Let's say you didn't want to search for wonderland, but just for w. Then you'd simply count how many times w occurred in the story.

Now let's say you want wo. For each first character of the current pattern you find, you add to your count:

  1. How many times the current pattern without its first character occurs in the rest of the story, after this character you're at: so you have reduced the problem (story[1..n], pattern[1..n]) to (story[2..n], pattern[2..n])

  2. How many times the entire current pattern occurs in the rest of the story. So you have reduced the problem to (story[2..n], pattern[1..n])

Now you can just add the two. There is no overcounting if we talk in terms of subproblems. Consider the example wawo. Obviously, wo occurs 2 times. You might think the counting will go like:

  1. For the first w, add 1 because o occurs once after it and another 1 because wo occurs once after it.

  2. For the second w, add 1 because o occurs once after it.
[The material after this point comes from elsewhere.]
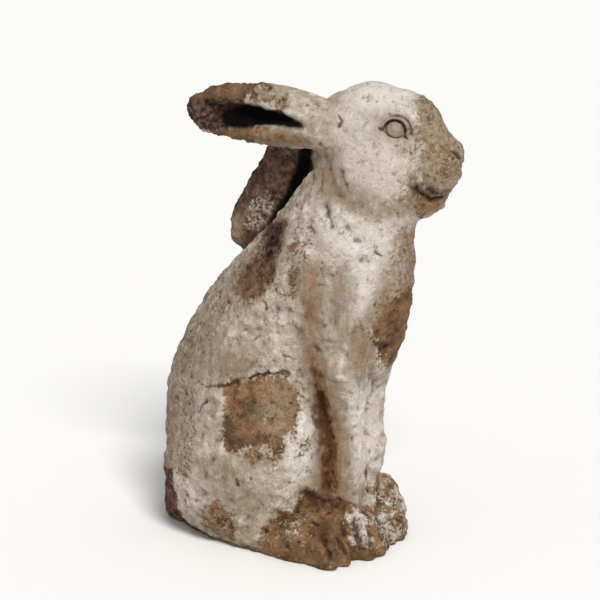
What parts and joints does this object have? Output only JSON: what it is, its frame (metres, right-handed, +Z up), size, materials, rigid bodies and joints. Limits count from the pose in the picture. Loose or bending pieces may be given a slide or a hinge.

  3. Answer is 3, which is wrong.

But this is what actually happens:

(wawo, wo) -> (awo, o) -> (wo, o) -> (o, o) -> (-, -) -> 1
                                            -> (-, o) -> 0
           -> (awo, wo) -> (wo, wo) -> (o, wo) -> (-, wo) -> 0
                                    -> (o, o) -> (-, -) -> 1
                                              -> (-, o) -> 0

So you can see that the answer is 2.

If you don't find a w, then the count for this position is just how many times wo occurs after this current character.

This allows for dynamic programming with memoization:

count(story_index, pattern_index, dp):
  if dp[story_index, pattern_index] not computed:
    if pattern_index == len(pattern):
      return 1
    if story_index == len(story):
      return 0

    if story[story_index] == pattern[pattern_index]:
      dp[story_index, pattern_index] = count(story_index + 1, pattern_index + 1, dp) + 
                                       count(story_index + 1, pattern_index, dp) 
    else:
      dp[story_index, pattern_index] = count(story_index + 1, pattern_index, dp)

  return dp[story_index, pattern_index]

Call with count(0, 0, dp). Note that you can make the code cleaner (remove the duplicate function call).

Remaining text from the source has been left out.